**WHAT YOU SHOULD DO**
Of the material below, the lines to be retyped are those from the line containing "up the other." through the line containing "from mathutils import", inclusive; reproduce them exactly.

**GIVEN INFORMATION**

◇ ◇ ◇ ◇

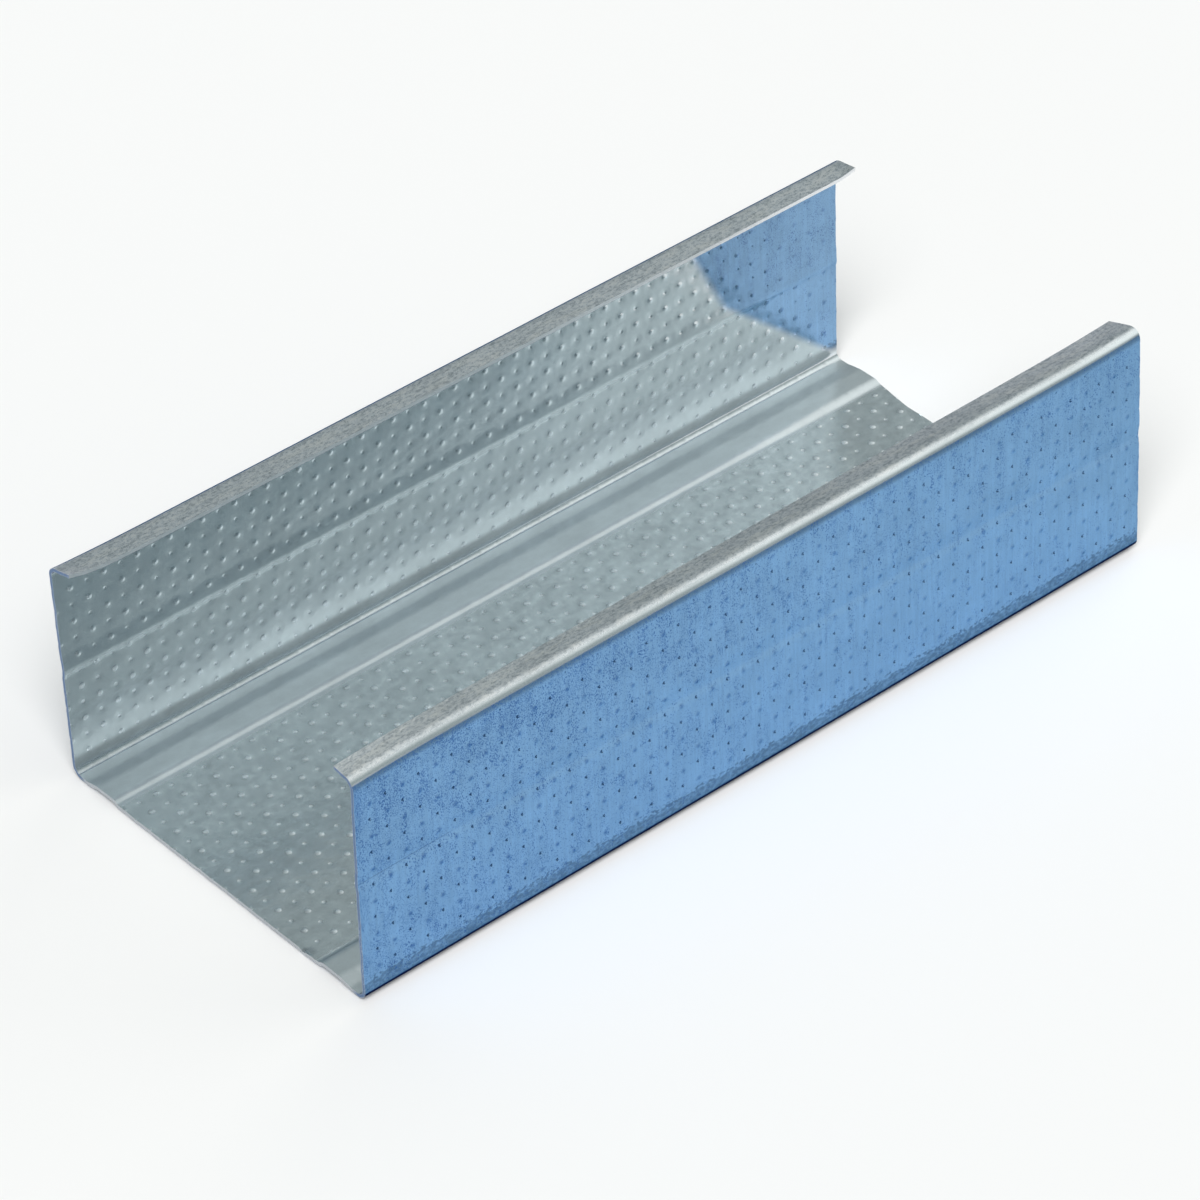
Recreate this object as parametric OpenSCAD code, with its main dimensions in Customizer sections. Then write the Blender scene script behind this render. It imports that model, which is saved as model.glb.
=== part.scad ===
// Steel stud: a C-shaped framing profile, cold rolled from one strip of thin galvanised sheet.
//
// The strip runs along X and lies on its web with the open side up. The origin is on the
// resting plane, at the middle of the length and of the width. The front flange, towards -Y,
// is a little taller than the rear one, so that two studs can be boxed into each other.
//
// The section is one strip of even thickness. Its middle line is laid out corner by corner:
// web, rib, flange bend, flange crease, lip bend, lip. Each corner has its own bend
// radius, and the two faces of the sheet follow the middle line at half a thickness.

/* [Overall] */
// Length of the piece of stud
stud_length = 153; // [60:1:600]
// Width across the web, outside to outside
web_width = 68.8; // [45:0.2:150]
// Height of the front flange, outside to outside
front_height = 41; // [34:0.5:60]
// Height of the rear flange, outside to outside
rear_height = 39; // [34:0.5:60]
// Thickness of the sheet
sheet = 0.6; // [0.4:0.05:1.2]

/* [Bends and lips] */
// Inside radius of the bends between web and flanges
flange_bend_r = 1.2; // [0.6:0.1:3]
// Inside radius of the bends between flanges and lips
lip_bend_r = 1.2; // [0.4:0.1:2]
// Depth of the lips, from the flange's outer face to the free edge
lip_depth = 5.2; // [4:0.1:12]

/* [Web ribs] */
// Flat left between the flange bend and the foot of the rib
rib_gap = 1.6; // [0.8:0.1:4]
// Width of the rib's gentle side, next to the flange
rib_lead_w = 2.6; // [1.8:0.1:5]
// Width of the rib's flat top, between its corners
rib_top_w = 3.7; // [1.5:0.1:8]
// Width of the rib's steep side, next to the web's middle
rib_drop_w = 1.3; // [0.9:0.1:3]
// Height of the rib's top above the web
rib_rise = 0.5; // [0.2:0.05:1]
// Radius of the rib's rounded corners, at the middle of the sheet
rib_r = 1.6; // [0.8:0.1:2]

/* [Flange creases] */
// Depth of the crease's ridge below the top of its flange
crease_drop = 19.5; // [14:0.5:24]
// Depth that the ridge is pressed into the flange
crease_depth = 0.2; // [0.1:0.05:0.4]
// Width of the crease's lower side
crease_lower_w = 0.9; // [0.8:0.1:3]
// Width of the crease's upper side
crease_upper_w = 2.9; // [1.5:0.1:5]
// Radius of the crease's rounded corners, at the middle of the sheet
crease_r = 0.8; // [0.7:0.1:1.4]

/* [Hidden] */

zinc = [0.66, 0.68, 0.70];
arc_step = 7.5;

half_sheet = sheet / 2;
web_level = half_sheet;
rib_level = web_level + rib_rise;
flange_line = web_width / 2 - half_sheet;
rib_outer_foot = flange_line - half_sheet - flange_bend_r - rib_gap;
rib_outer_edge = rib_outer_foot - rib_lead_w;
rib_inner_edge = rib_outer_edge - rib_top_w;
rib_inner_foot = rib_inner_edge - rib_drop_w;

// Corners of half the middle line, as [across, up, bend radius], from the web's flat to the
// free edge of the lip, on a flange of the given height.
function half_line(height) =
    let (ridge_level = height - crease_drop, lip_level = height - half_sheet)
    [
        [rib_inner_foot, web_level, rib_r],
        [rib_inner_edge, rib_level, rib_r],
        [rib_outer_edge, rib_level, rib_r],
        [rib_outer_foot, web_level, rib_r],
        [flange_line, web_level, flange_bend_r + half_sheet],
        [flange_line, ridge_level - crease_lower_w, crease_r],
        [flange_line - crease_depth, ridge_level, crease_r],
        [flange_line, ridge_level + crease_upper_w, crease_r],
        [flange_line, lip_level, lip_bend_r + half_sheet],
        [web_width / 2 - lip_depth, lip_level, 0],
    ];

// The same corners on the other side of the web, in the opposite order.
function mirrored(line) = [for (i = [len(line) - 1 : -1 : 0]) [-line[i].x, line[i].y, line[i].z]];

// The whole middle line, from the free edge of the front lip to that of the rear lip.
MIDDLE_LINE = concat(mirrored(half_line(front_height)), half_line(rear_height));
LAST = len(MIDDLE_LINE) - 1;

function place(i) = [MIDDLE_LINE[i].x, MIDDLE_LINE[i].y];
function unit(angle) = [cos(angle), sin(angle)];

// Direction of the flat that follows corner i; the last corner ends the last flat.
function heading(i) =
    let (j = min(i, LAST - 1), run = place(j + 1) - place(j))
        atan2(run.y, run.x);

// Angle through which the strip turns at corner i, positive to the left.
function turn(i) =
    (i == 0 || i == LAST) ? 0
    : let (t = heading(i) - heading(i - 1))
        t > 180 ? t - 360 : t < -180 ? t + 360 : t;

// Points of one face of the sheet round corner i. side is 1 for the face on the left of the
// middle line and -1 for the face on its right.
function face_points(i, side) =
    turn(i) == 0 ? [place(i) + side * half_sheet * unit(heading(i) + 90)]
    : let (
        hand = sign(turn(i)),
        r = MIDDLE_LINE[i].z,
        from = heading(i - 1) - hand * 90,
        centre = place(i)
            - r * tan(abs(turn(i)) / 2) * unit(heading(i - 1))
            + hand * r * unit(heading(i - 1) + 90),
        steps = max(2, ceil(abs(turn(i)) / arc_step))
    )
        [for (k = [0 : steps]) centre + (r - hand * side * half_sheet) * unit(from + turn(i) * k / steps)];

// The section of the stud: down one face of the sheet and back up the other.
module section() {
    polygon(concat(
        [for (i = [0 : LAST]) each face_points(i, -1)],
        [for (i = [LAST : -1 : 0]) let (back = face_points(i, 1)) for (k = [len(back) - 1 : -1 : 0]) back[k]]
    ));
}

module stud() {
    color(zinc)
        translate([-stud_length / 2, 0, 0])
            rotate([90, 0, 90])
                linear_extrude(height = stud_length) section();
}

stud();
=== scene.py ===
"""Looks of a short piece of dimpled, cold-rolled steel stud, in metres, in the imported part's frame.

The sheet is made the way the mill makes it. A flat blank with a lattice of dimples is laid out,
repeated column by column, rolled to the stud's section and sprung out of true at its cut ends.
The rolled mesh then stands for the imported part's plain solid. The dimples are in the mesh, and
the zinc's bump sharpens the same lattice from the same arithmetic.
"""

import cmath
import logging
import math
from collections.abc import Iterable, Mapping, Sequence
from dataclasses import dataclass
from enum import Enum

import bpy
import numpy as np
from mathutils import Matrix, Vector, geometry


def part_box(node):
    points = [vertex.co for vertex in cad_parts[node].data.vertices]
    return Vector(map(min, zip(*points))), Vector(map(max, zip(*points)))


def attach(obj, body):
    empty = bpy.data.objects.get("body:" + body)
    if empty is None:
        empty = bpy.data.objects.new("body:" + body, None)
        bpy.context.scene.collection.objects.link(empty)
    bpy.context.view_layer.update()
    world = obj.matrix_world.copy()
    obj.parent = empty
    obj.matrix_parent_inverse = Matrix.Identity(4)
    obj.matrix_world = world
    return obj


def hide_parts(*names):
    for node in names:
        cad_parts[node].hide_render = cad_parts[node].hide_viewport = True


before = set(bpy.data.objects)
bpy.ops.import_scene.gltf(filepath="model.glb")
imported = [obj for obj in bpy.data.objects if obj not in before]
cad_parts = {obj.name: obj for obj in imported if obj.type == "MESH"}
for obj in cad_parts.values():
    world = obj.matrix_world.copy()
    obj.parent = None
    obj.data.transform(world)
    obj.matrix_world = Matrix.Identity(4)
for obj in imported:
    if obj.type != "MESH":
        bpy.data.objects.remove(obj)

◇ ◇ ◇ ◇

**WORKED ANSWER**
// The section of the stud: down one face of the sheet and back up the other.
module section() {
    polygon(concat(
        [for (i = [0 : LAST]) each face_points(i, -1)],
        [for (i = [LAST : -1 : 0]) let (back = face_points(i, 1)) for (k = [len(back) - 1 : -1 : 0]) back[k]]
    ));
}

module stud() {
    color(zinc)
        translate([-stud_length / 2, 0, 0])
            rotate([90, 0, 90])
                linear_extrude(height = stud_length) section();
}

stud();
=== scene.py ===
"""Looks of a short piece of dimpled, cold-rolled steel stud, in metres, in the imported part's frame.

The sheet is made the way the mill makes it. A flat blank with a lattice of dimples is laid out,
repeated column by column, rolled to the stud's section and sprung out of true at its cut ends.
The rolled mesh then stands for the imported part's plain solid. The dimples are in the mesh, and
the zinc's bump sharpens the same lattice from the same arithmetic.
"""

import cmath
import logging
import math
from collections.abc import Iterable, Mapping, Sequence
from dataclasses import dataclass
from enum import Enum

import bpy
import numpy as np
from mathutils import Matrix, Vector, geometry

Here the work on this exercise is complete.